File this under Camera Gripes v3.0: Eye-start auto-focusing... Not something you really think about if you don't have it. The camera starts focusing when you squeeze the shutter button down, right? Well, have you ever thought about the motion this induces into the camera body? Probably not. I hadn't, until I was trying to reset my Nikon D300's AF system, and was shooting a ton of photo each day with my big, heavy Sigma 70-200mm f2.8 lens attached. That's quite a handful on the already-stout D300 body! Squeezing down on the shutter with tired fingers, by the third day I was noticing a dramatic amount of camera shake. That's when it dawned on me, Minolta knew this years ago! My 700si film body has it. My Konica-Minolta 7D digital camera had it. I just didn't think it was something I'd really miss all that much. Guess what? I do. I really do miss it. I'm tired of my hands hurting from gripping this heavy body while squeezing a shutter button at a wierd angle (it's the right angle for fingers, but the wrong angle for camera shake) or having to squeeze the AF-ON button on the back of the camera. Eye-start was bloody brilliant!

And there's STILL no word from Sony about a replacement for the A700. Yes I've seen the photos and vids of the camera from the PMAs. It looks nice, but a bit underwhelming. For once it would be fantastic if Sony produced that body for the "pro-sumer APS-C" crowd, and unleased a full-frame-with-pop-up-flash body for the pros who'd like to use the Minolta wireless flash system. That Minolta system DOES work better than the Nikon variant, I must say honestly. More range, more control, easier activation, no hidden menus in each flash unit. I can see advantages to both systems though.
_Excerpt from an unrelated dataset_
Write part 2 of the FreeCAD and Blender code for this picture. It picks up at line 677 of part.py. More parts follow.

Am I going to be stuck buying a Sony A900 when my taxes come in next February? 24MP is enticing, but unnecessary compared to a light- and color-sensitive FF sensor like the D700 has. Doesn't Sony want to be in that market or do they have some sort of "exclusive" deal with Nikon for a sensor that they themselves produce?

Thursday, July 22, 2010

Life's little irritations!

Politics: Get off GW Bush's back, everyone. He had a Dem Congress since 2006 (currently the lowest approval rating of any Congress ever!), and all of this country's fiscal problems can be traced directly to Democrat-enacted laws and policies. Democrats control the bankrupt states, and bankrupt cities and yet, somehow Obama got elected by promising "Change". He has totally failed to deliver "Change" from the crap which has gotten us into the hole we're in. He promised no new taxes, budget cuts, pay-as-you-go, pre-bill-signing "sunlight" periods, and has reneged on all of these promise so far. Obama fans, how long will you continue carrying the water for this embarrassment of a President?
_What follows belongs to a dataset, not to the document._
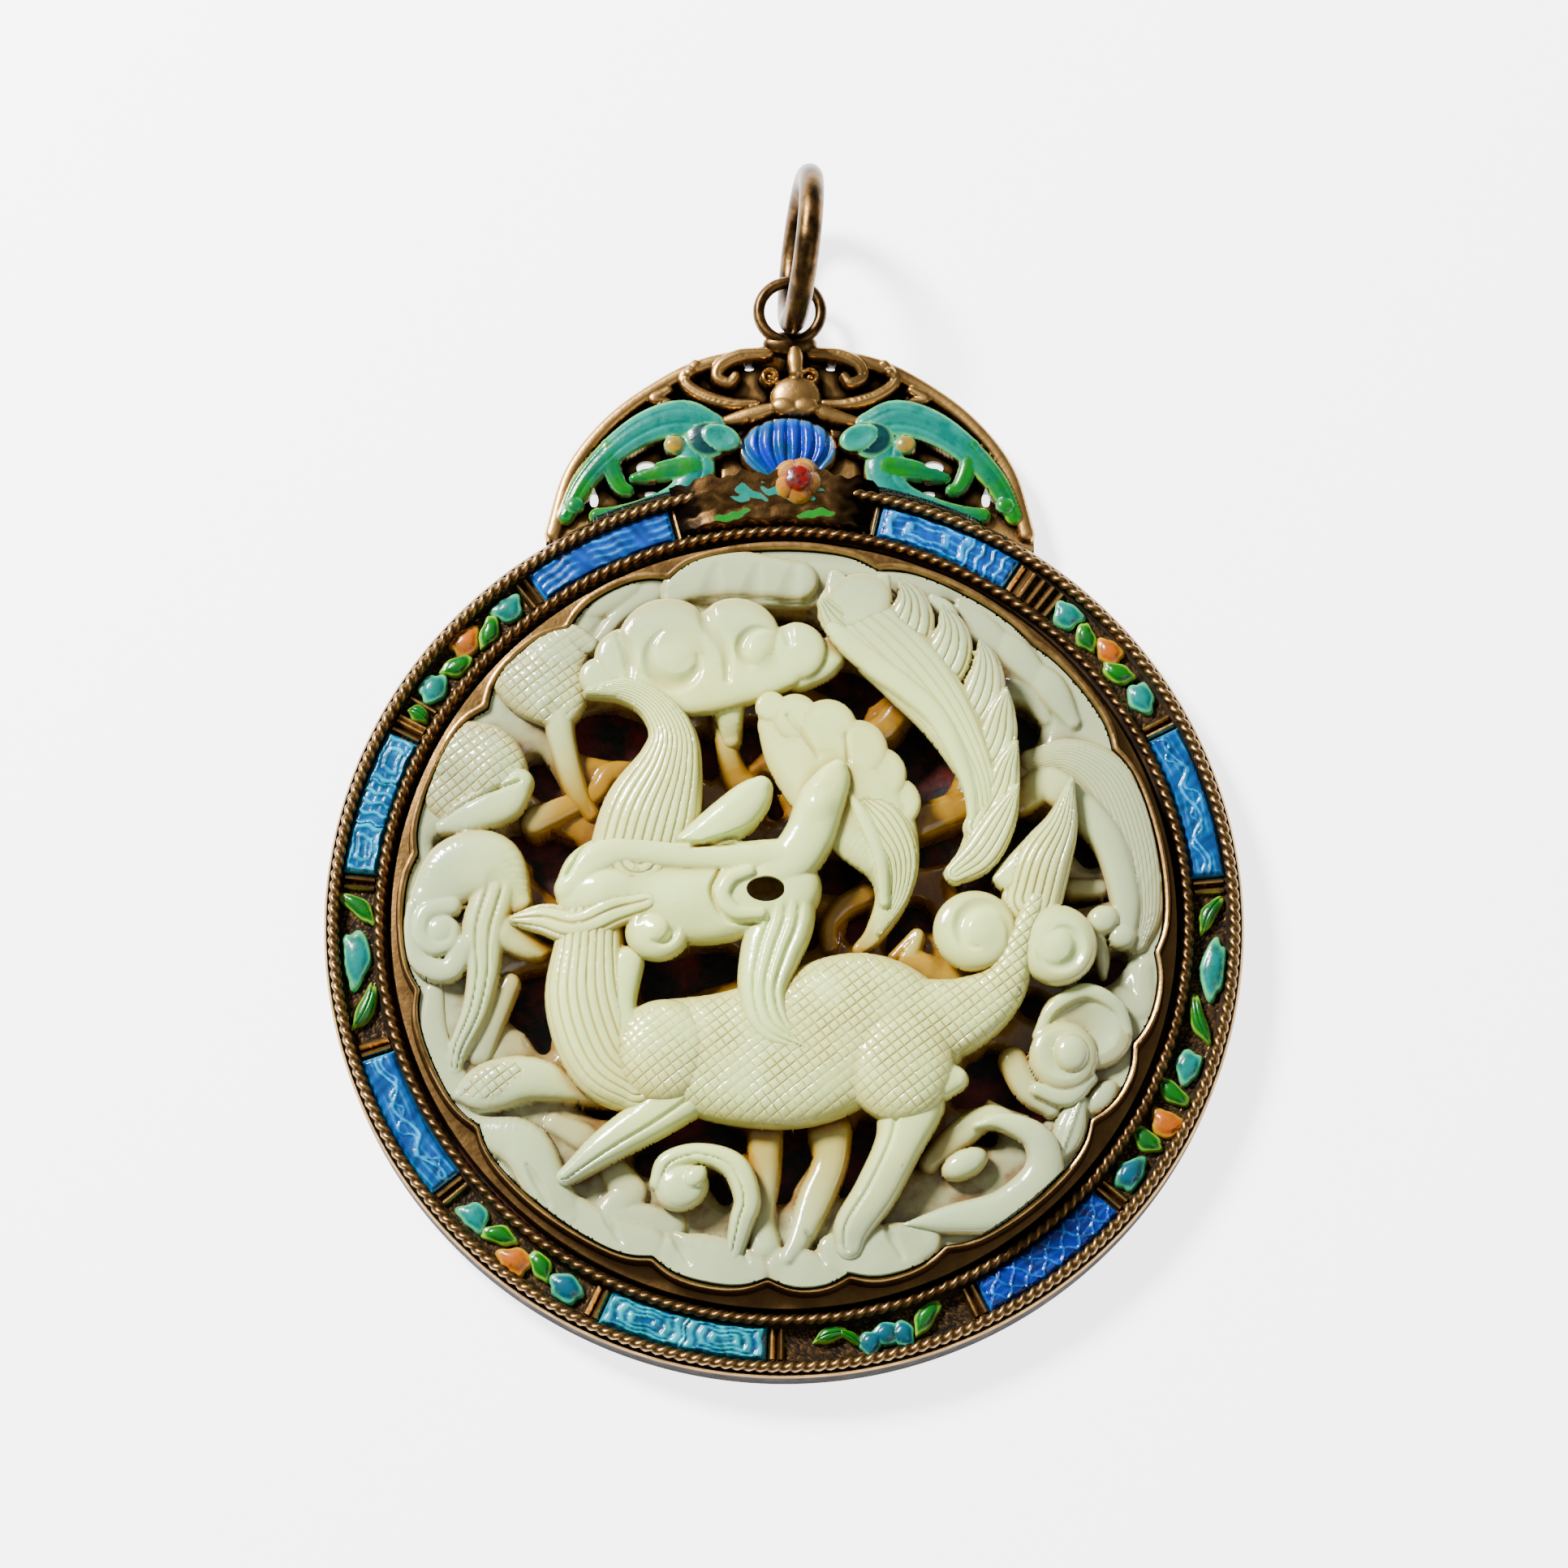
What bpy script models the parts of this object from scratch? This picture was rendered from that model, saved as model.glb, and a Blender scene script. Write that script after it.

Sony: Get off your conceited butts and deliver a full-frame replacement for the A700 already! Geez! The KM 7D was a brilliant camera which was released about two years too late to save Konica-Minolta. You are continuing that disastrous trend. The A750 needs to be released TODAY in order to compete with the Nikon D700 and whatever Canon makes in the cheap full-frame market. Oh wait, neither Canon nor Nikon make a "cheap" full frame camera anymore, unless the Nikon F6 can be counted.

On focusing: Why is it so difficult to have a camera which focuses properly 100% of the time. With tiny viewfinders and no cross-prism focusing aids, it's impossible to hand-focus a DSLR. AF systems need to recognize this fact and step up the game!